Exercise prompt: Can you find the lines of the listing that include "materials" and copy every one?

____ Dataset extract

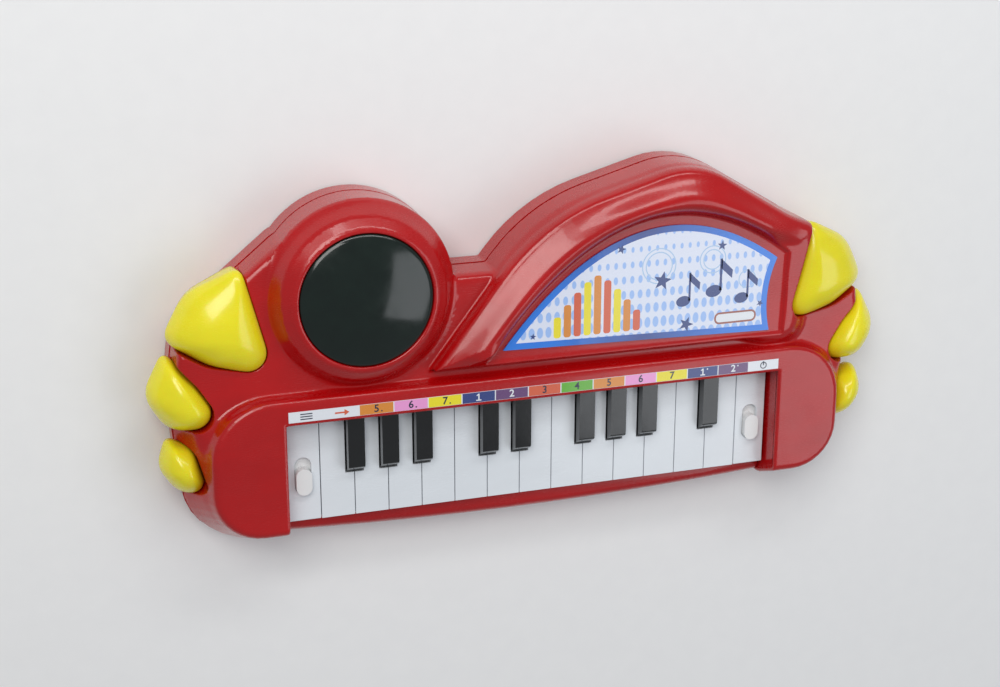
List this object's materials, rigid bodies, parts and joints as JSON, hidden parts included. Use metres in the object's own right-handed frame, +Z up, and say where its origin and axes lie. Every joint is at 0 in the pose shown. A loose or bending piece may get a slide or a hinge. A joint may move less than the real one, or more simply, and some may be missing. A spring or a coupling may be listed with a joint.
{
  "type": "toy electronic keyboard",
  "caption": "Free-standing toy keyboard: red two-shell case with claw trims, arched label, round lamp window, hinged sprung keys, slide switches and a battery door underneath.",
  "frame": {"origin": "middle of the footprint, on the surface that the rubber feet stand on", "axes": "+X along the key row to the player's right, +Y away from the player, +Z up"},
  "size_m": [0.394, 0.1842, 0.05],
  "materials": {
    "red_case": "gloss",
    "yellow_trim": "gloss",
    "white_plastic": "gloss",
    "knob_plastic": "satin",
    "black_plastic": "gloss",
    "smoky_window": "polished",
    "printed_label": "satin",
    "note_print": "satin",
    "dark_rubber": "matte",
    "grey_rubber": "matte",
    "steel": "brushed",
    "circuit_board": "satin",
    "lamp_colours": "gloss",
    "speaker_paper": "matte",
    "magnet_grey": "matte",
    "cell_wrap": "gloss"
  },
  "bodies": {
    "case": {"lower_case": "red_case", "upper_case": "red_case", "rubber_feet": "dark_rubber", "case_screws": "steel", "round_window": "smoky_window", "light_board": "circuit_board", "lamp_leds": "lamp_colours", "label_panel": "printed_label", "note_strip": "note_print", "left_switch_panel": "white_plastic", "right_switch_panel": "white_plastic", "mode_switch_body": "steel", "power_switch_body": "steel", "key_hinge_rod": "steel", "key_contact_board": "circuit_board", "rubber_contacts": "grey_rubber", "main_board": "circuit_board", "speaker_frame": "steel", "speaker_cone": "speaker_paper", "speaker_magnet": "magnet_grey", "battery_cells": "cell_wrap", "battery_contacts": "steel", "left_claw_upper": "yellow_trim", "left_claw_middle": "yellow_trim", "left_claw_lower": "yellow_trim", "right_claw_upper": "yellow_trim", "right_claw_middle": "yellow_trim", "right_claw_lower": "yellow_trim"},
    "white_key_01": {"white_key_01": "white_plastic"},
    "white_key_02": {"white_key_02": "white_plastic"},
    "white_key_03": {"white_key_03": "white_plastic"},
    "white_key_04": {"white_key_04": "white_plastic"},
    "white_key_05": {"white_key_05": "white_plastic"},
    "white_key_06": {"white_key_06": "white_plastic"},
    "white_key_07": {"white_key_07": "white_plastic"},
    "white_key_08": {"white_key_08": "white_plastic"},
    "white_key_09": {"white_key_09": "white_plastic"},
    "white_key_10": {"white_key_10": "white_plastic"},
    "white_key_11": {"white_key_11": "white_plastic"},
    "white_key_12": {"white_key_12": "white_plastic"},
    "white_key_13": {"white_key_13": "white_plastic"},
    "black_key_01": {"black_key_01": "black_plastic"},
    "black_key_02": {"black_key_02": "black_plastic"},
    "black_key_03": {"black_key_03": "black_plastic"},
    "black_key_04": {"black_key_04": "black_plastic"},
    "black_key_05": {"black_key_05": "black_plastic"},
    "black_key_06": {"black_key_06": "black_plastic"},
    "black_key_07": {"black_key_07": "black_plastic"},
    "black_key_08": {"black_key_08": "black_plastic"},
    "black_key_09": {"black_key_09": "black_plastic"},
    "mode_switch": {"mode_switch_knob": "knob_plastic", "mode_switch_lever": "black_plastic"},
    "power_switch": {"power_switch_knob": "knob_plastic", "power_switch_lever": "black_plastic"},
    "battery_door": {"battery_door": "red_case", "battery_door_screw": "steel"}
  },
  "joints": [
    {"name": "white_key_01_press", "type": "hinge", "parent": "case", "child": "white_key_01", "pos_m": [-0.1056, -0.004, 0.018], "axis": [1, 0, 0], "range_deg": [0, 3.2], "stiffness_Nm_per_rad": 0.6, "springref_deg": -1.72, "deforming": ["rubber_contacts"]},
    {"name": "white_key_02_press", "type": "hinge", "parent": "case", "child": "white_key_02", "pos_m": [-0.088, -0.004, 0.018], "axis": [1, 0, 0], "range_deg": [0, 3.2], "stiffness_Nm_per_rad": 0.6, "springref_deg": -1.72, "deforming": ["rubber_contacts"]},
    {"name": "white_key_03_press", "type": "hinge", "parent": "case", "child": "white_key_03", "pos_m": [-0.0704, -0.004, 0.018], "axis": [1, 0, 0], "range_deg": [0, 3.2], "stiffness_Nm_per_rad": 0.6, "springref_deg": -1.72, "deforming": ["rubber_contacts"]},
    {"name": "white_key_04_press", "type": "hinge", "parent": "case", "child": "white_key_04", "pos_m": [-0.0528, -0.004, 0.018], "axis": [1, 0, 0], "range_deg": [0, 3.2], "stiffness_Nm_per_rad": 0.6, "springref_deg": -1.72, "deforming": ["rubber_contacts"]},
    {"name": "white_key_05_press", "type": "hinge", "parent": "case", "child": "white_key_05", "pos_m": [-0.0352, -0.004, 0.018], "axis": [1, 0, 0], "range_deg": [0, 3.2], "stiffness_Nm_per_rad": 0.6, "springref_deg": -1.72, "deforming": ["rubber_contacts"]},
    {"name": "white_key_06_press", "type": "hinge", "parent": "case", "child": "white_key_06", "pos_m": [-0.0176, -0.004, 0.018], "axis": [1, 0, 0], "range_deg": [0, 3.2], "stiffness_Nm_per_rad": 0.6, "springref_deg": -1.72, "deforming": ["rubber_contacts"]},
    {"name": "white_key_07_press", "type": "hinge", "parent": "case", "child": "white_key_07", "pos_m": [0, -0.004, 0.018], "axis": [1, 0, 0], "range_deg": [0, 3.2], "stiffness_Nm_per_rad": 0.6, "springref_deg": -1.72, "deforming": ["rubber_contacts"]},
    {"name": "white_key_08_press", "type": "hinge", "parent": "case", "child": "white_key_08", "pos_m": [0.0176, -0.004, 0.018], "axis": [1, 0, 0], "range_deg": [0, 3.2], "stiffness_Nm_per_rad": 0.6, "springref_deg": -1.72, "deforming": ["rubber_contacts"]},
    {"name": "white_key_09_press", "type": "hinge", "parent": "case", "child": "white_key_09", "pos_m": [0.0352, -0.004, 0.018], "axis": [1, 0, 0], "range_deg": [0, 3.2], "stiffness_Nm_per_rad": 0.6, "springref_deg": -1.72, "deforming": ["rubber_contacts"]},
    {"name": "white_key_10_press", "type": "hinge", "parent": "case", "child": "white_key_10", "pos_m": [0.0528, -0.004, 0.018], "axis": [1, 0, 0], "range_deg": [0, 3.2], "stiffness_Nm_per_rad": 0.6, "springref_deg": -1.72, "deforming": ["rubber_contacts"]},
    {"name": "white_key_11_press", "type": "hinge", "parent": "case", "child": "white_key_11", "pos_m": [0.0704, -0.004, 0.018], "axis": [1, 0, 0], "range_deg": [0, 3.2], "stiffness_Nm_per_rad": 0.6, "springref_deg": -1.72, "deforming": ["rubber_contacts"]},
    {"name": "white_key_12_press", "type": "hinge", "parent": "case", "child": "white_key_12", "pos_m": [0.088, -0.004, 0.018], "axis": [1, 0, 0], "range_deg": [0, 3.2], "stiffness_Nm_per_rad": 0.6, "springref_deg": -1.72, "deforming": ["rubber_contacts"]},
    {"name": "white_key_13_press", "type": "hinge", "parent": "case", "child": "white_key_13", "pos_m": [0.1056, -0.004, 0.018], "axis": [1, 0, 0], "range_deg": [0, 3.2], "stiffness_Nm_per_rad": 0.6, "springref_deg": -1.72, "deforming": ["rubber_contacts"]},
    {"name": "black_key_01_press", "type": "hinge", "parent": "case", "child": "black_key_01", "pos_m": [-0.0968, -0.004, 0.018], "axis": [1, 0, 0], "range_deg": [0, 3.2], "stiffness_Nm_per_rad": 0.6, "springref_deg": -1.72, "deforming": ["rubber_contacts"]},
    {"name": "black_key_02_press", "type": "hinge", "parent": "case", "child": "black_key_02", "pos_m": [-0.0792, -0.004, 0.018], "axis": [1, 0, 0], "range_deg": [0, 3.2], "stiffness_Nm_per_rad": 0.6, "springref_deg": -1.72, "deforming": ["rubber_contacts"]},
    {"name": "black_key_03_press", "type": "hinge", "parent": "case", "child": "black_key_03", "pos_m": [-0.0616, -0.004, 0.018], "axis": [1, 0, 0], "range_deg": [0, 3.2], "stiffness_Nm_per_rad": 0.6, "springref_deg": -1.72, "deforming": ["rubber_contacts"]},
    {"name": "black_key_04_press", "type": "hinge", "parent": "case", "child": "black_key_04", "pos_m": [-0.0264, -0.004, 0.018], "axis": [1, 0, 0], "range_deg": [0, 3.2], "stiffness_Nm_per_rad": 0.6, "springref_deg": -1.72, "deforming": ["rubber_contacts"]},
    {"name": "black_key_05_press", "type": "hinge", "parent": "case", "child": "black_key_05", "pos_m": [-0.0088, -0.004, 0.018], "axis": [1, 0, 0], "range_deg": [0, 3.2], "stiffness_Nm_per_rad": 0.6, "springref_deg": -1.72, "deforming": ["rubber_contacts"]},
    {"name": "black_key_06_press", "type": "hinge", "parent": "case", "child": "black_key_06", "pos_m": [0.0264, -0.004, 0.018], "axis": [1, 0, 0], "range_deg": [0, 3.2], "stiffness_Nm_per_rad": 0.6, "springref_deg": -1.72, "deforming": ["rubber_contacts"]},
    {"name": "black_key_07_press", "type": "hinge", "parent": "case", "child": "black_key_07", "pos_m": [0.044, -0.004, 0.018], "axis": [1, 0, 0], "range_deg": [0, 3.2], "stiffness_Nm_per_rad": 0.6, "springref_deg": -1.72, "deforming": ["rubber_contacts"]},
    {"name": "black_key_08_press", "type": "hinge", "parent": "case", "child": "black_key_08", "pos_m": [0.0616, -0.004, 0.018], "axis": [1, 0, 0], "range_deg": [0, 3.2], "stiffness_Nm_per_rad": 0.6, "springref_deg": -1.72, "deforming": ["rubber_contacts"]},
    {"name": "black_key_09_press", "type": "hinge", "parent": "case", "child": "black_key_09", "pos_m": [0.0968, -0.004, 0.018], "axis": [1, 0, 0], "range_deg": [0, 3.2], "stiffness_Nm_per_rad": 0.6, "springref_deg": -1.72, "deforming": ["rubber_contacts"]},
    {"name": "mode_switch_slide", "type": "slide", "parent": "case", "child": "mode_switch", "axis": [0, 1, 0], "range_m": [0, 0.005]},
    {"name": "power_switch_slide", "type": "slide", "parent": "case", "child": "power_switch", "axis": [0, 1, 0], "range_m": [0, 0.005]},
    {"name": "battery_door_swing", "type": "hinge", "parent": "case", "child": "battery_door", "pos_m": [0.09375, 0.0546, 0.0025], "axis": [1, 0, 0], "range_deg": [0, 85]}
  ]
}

________

Answer to this task:
List this object's materials, rigid bodies, parts and joints as JSON, hidden parts included. Use metres in the object's own right-handed frame, +Z up, and say where its origin and axes lie. Every joint is at 0 in the pose shown. A loose or bending piece may get a slide or a hinge. A joint may move less than the real one, or more simply, and some may be missing. A spring or a coupling may be listed with a joint.
  "materials": {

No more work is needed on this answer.